Firstly, Valentine’s Day is about celebrating love. Oftentimes people tend to forget that love comes in all shapes and sizes, so naturally, there are plenty of ways to celebrate it. Why not remind your single friends, or even your friends who are in relationships, that you love them? Organize a group event. Go out to eat at an ironically non-romantic chain restaurant like Applebee’s or Subway, host a horror movie night at your house, or throw a singles’ potluck. There are plenty of people that you could celebrate with on Valentine’s Day, however un-obvious or unlikely they may seem. Maybe treat your mother to a trip to the Pittsburgh Ballet Theatre or your best friend to the Valentine’s on Ice event at the Schenley Park skate rink to show them how much you care about them.

If you are keen on the idea of volunteering for others on Valentine’s Day, there are plenty of places where you can find work.
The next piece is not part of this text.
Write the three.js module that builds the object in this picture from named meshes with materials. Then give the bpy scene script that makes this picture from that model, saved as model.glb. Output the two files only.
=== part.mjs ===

The Space Gallery on Liberty Avenue is accepting volunteers to help out at its annual Love of Friends event on Feb. 14, during which people come together from the local community to celebrate the artists and musicians who give their time to provide our community with fantastic visuals and music. Maybe you might consider spending your day at Habitat for Humanity, a Pittsburgh soup kitchen, or helping others enjoy their Valentine’s Day at one of Pittsburgh’s many youth community centers.

Too often the message behind Valentine’s Day gets lost in the public disdain for the holiday or veiled in the over-commercialization. This Valentine’s Day, instead of storming around campus with a frown on your face and resentment in your heart, remember that it’s up to you to make the most of this holiday (however commercialized it may be). If you’re single, don’t begrudge Valentine’s Day for its reputation: Reinvent the holiday for yourself and celebrate the love, relationships, and people in your life who make each day of living so special.